* Available data *
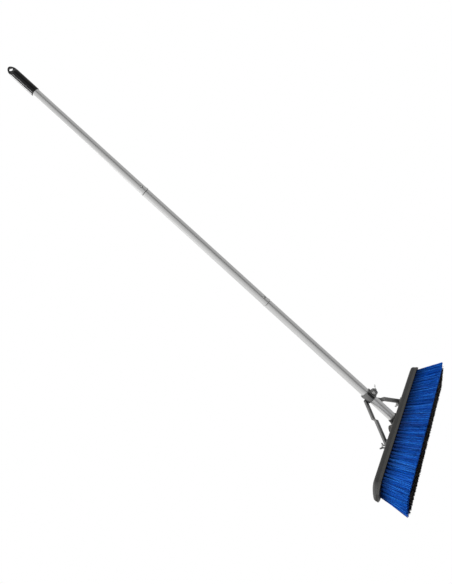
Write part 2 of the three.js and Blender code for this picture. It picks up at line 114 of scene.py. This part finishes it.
def add_camera():
    data = bpy.data.cameras.new("camera")
    data.sensor_width = 36
    data.lens = CAMERA_LENS
    data.shift_x, data.shift_y = CAMERA_SHIFT
    data.clip_end = 100
    camera = bpy.data.objects.new("camera", data)
    aim = (CAMERA_AIM - CAMERA_PLACE).to_track_quat("-Z", "Y").to_matrix().to_4x4()
    roll = Matrix.Rotation(math.radians(-CAMERA_ROLL), 4, "Z")
    camera.matrix_world = Matrix.Translation(CAMERA_PLACE) @ aim @ roll
    scene.collection.objects.link(camera)
    scene.camera = camera


add_camera()


# Material helpers.
class Shader:
    """A principled material and short ways to add nodes to it."""

    def __init__(self, name, roughness, metallic=0.0):
        self.material = bpy.data.materials.new(name)
        self.material.use_nodes = True
        self.nodes = self.material.node_tree.nodes
        self.links = self.material.node_tree.links
        self.surface = self.nodes["Principled BSDF"]
        self.surface.inputs["Roughness"].default_value = roughness
        self.surface.inputs["Metallic"].default_value = metallic

    def link(self, output, socket):
        self.links.new(output, socket)

    def place(self, scale, along_pole=False):
        coordinates = self.nodes.new("ShaderNodeTexCoord").outputs["Object"]
        if along_pole:
            turn = self.nodes.new("ShaderNodeMapping")
            turn.inputs["Rotation"].default_value = (-POLE_LEAN, 0, 0)
            self.link(coordinates, turn.inputs["Vector"])
            coordinates = turn.outputs["Vector"]
        mapping = self.nodes.new("ShaderNodeMapping")
        mapping.inputs["Scale"].default_value = scale
        self.link(coordinates, mapping.inputs["Vector"])
        return mapping.outputs["Vector"]

    def noise(self, vector, scale, detail=3.0, roughness=0.55):
        node = self.nodes.new("ShaderNodeTexNoise")
        node.inputs["Scale"].default_value = scale
        node.inputs["Detail"].default_value = detail
        node.inputs["Roughness"].default_value = roughness
        self.link(vector, node.inputs["Vector"])
        return node.outputs["Fac"]

    def ramp(self, value, *stops):
        node = self.nodes.new("ShaderNodeValToRGB")
        elements = node.color_ramp.elements
        while len(elements) < len(stops):
            elements.new(0.5)
        for element, (position, colour) in zip(elements, stops):
            element.position = position
            element.color = (*colour, 1)
        self.link(value, node.inputs["Fac"])
        return node.outputs["Color"]

    def blend(self, factor, first, second):
        node = self.nodes.new("ShaderNodeMix")
        node.data_type = "RGBA"
        for value, socket in ((factor, node.inputs[0]), (first, node.inputs[6]), (second, node.inputs[7])):
            if hasattr(value, "is_linked"):
                self.link(value, socket)
            else:
                socket.default_value = (*value, 1) if isinstance(value, tuple) else value
        return node.outputs[2]

    def colour(self, output):
        self.link(output, self.surface.inputs["Base Color"])

    def rough(self, value, low, high):
        node = self.nodes.new("ShaderNodeMapRange")
        node.inputs["To Min"].default_value = low
        node.inputs["To Max"].default_value = high
        self.link(value, node.inputs["Value"])
        self.link(node.outputs["Result"], self.surface.inputs["Roughness"])

    def bump(self, height, strength, distance):
        node = self.nodes.new("ShaderNodeBump")
        node.inputs["Strength"].default_value = strength
        node.inputs["Distance"].default_value = distance
        self.link(height, node.inputs["Height"])
        self.link(node.outputs["Normal"], self.surface.inputs["Normal"])

    def edges(self):
        return self.nodes.new("ShaderNodeNewGeometry").outputs["Pointiness"]


def block_plastic():
    shader = Shader("block_plastic", 0.5)
    vector = shader.place((1, 1, 1))
    cloud = shader.noise(vector, 38, 5)
    body = shader.ramp(cloud, (0.3, (0.012, 0.0118, 0.011)), (0.7, (0.024, 0.0235, 0.0215)))
    # Convex edges painted lighter: edge wear, and a painted highlight along the edges.
    edge_wear_and_highlight = shader.ramp(shader.edges(), (0.5, (0, 0, 0)), (0.58, (1, 1, 1)))
    shader.colour(shader.blend(edge_wear_and_highlight, body, (0.075, 0.072, 0.064)))
    grain = shader.noise(vector, 1500, 2)
    shader.rough(cloud, 0.42, 0.6)
    shader.bump(grain, 0.35, 0.0004)
    return shader.material


def bristle(name, dark, middle, light, root):
    """The strand attribute's red is the strand's own shade, and its green runs from root to tip. Near the root the
    colour is darkened to the root colour, a painted shade.
    """
    shader = Shader(name, 0.55)
    shader.surface.inputs["Specular IOR Level"].default_value = 0.12
    strand = shader.nodes.new("ShaderNodeAttribute")
    strand.attribute_name = "strand"
    channels = shader.nodes.new("ShaderNodeSeparateColor")
    shader.link(strand.outputs["Color"], channels.inputs["Color"])
    shade = shader.ramp(channels.outputs["Red"], (0.0, dark), (0.55, middle), (1.0, light))
    # Painted shade: each strand darkens to the root colour over its first part, next to the block.
    painted_root_shade = shader.ramp(channels.outputs["Green"], (0.0, (0.9, 0.9, 0.9)), (0.4, (0, 0, 0)))
    streaks = shader.noise(shader.place((1, 1, 0.06)), 900, 3)
    streaked = shader.blend(shader.ramp(streaks, (0.42, (0, 0, 0)), (0.62, (0.7, 0.7, 0.7))), shade, dark)
    shader.colour(shader.blend(painted_root_shade, streaked, root))
    shader.bump(streaks, 0.3, 0.0003)
    return shader.material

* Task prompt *
Return what is listed above, exactly and completely.

* Response below *
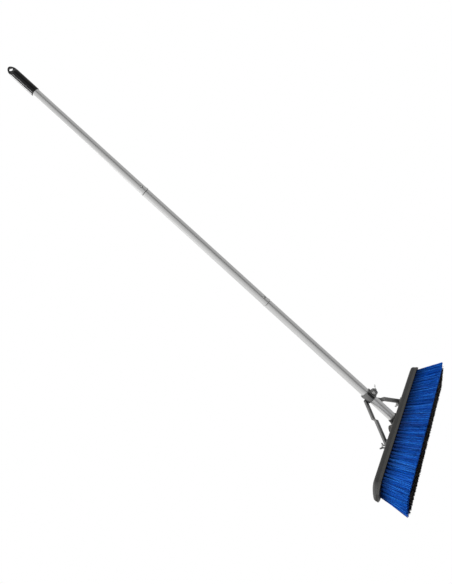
Write part 2 of the three.js and Blender code for this picture. It picks up at line 114 of scene.py. This part finishes it.
def add_camera():
    data = bpy.data.cameras.new("camera")
    data.sensor_width = 36
    data.lens = CAMERA_LENS
    data.shift_x, data.shift_y = CAMERA_SHIFT
    data.clip_end = 100
    camera = bpy.data.objects.new("camera", data)
    aim = (CAMERA_AIM - CAMERA_PLACE).to_track_quat("-Z", "Y").to_matrix().to_4x4()
    roll = Matrix.Rotation(math.radians(-CAMERA_ROLL), 4, "Z")
    camera.matrix_world = Matrix.Translation(CAMERA_PLACE) @ aim @ roll
    scene.collection.objects.link(camera)
    scene.camera = camera


add_camera()


# Material helpers.
class Shader:
    """A principled material and short ways to add nodes to it."""

    def __init__(self, name, roughness, metallic=0.0):
        self.material = bpy.data.materials.new(name)
        self.material.use_nodes = True
        self.nodes = self.material.node_tree.nodes
        self.links = self.material.node_tree.links
        self.surface = self.nodes["Principled BSDF"]
        self.surface.inputs["Roughness"].default_value = roughness
        self.surface.inputs["Metallic"].default_value = metallic

    def link(self, output, socket):
        self.links.new(output, socket)

    def place(self, scale, along_pole=False):
        coordinates = self.nodes.new("ShaderNodeTexCoord").outputs["Object"]
        if along_pole:
            turn = self.nodes.new("ShaderNodeMapping")
            turn.inputs["Rotation"].default_value = (-POLE_LEAN, 0, 0)
            self.link(coordinates, turn.inputs["Vector"])
            coordinates = turn.outputs["Vector"]
        mapping = self.nodes.new("ShaderNodeMapping")
        mapping.inputs["Scale"].default_value = scale
        self.link(coordinates, mapping.inputs["Vector"])
        return mapping.outputs["Vector"]

    def noise(self, vector, scale, detail=3.0, roughness=0.55):
        node = self.nodes.new("ShaderNodeTexNoise")
        node.inputs["Scale"].default_value = scale
        node.inputs["Detail"].default_value = detail
        node.inputs["Roughness"].default_value = roughness
        self.link(vector, node.inputs["Vector"])
        return node.outputs["Fac"]

    def ramp(self, value, *stops):
        node = self.nodes.new("ShaderNodeValToRGB")
        elements = node.color_ramp.elements
        while len(elements) < len(stops):
            elements.new(0.5)
        for element, (position, colour) in zip(elements, stops):
            element.position = position
            element.color = (*colour, 1)
        self.link(value, node.inputs["Fac"])
        return node.outputs["Color"]

    def blend(self, factor, first, second):
        node = self.nodes.new("ShaderNodeMix")
        node.data_type = "RGBA"
        for value, socket in ((factor, node.inputs[0]), (first, node.inputs[6]), (second, node.inputs[7])):
            if hasattr(value, "is_linked"):
                self.link(value, socket)
            else:
                socket.default_value = (*value, 1) if isinstance(value, tuple) else value
        return node.outputs[2]

    def colour(self, output):
        self.link(output, self.surface.inputs["Base Color"])

    def rough(self, value, low, high):
        node = self.nodes.new("ShaderNodeMapRange")
        node.inputs["To Min"].default_value = low
        node.inputs["To Max"].default_value = high
        self.link(value, node.inputs["Value"])
        self.link(node.outputs["Result"], self.surface.inputs["Roughness"])

    def bump(self, height, strength, distance):
        node = self.nodes.new("ShaderNodeBump")
        node.inputs["Strength"].default_value = strength
        node.inputs["Distance"].default_value = distance
        self.link(height, node.inputs["Height"])
        self.link(node.outputs["Normal"], self.surface.inputs["Normal"])

    def edges(self):
        return self.nodes.new("ShaderNodeNewGeometry").outputs["Pointiness"]


def block_plastic():
    shader = Shader("block_plastic", 0.5)
    vector = shader.place((1, 1, 1))
    cloud = shader.noise(vector, 38, 5)
    body = shader.ramp(cloud, (0.3, (0.012, 0.0118, 0.011)), (0.7, (0.024, 0.0235, 0.0215)))
    # Convex edges painted lighter: edge wear, and a painted highlight along the edges.
    edge_wear_and_highlight = shader.ramp(shader.edges(), (0.5, (0, 0, 0)), (0.58, (1, 1, 1)))
    shader.colour(shader.blend(edge_wear_and_highlight, body, (0.075, 0.072, 0.064)))
    grain = shader.noise(vector, 1500, 2)
    shader.rough(cloud, 0.42, 0.6)
    shader.bump(grain, 0.35, 0.0004)
    return shader.material


def bristle(name, dark, middle, light, root):
    """The strand attribute's red is the strand's own shade, and its green runs from root to tip. Near the root the
    colour is darkened to the root colour, a painted shade.
    """
    shader = Shader(name, 0.55)
    shader.surface.inputs["Specular IOR Level"].default_value = 0.12
    strand = shader.nodes.new("ShaderNodeAttribute")
    strand.attribute_name = "strand"
    channels = shader.nodes.new("ShaderNodeSeparateColor")
    shader.link(strand.outputs["Color"], channels.inputs["Color"])
    shade = shader.ramp(channels.outputs["Red"], (0.0, dark), (0.55, middle), (1.0, light))
    # Painted shade: each strand darkens to the root colour over its first part, next to the block.
    painted_root_shade = shader.ramp(channels.outputs["Green"], (0.0, (0.9, 0.9, 0.9)), (0.4, (0, 0, 0)))
    streaks = shader.noise(shader.place((1, 1, 0.06)), 900, 3)
    streaked = shader.blend(shader.ramp(streaks, (0.42, (0, 0, 0)), (0.62, (0.7, 0.7, 0.7))), shade, dark)
    shader.colour(shader.blend(painted_root_shade, streaked, root))
    shader.bump(streaks, 0.3, 0.0003)
    return shader.material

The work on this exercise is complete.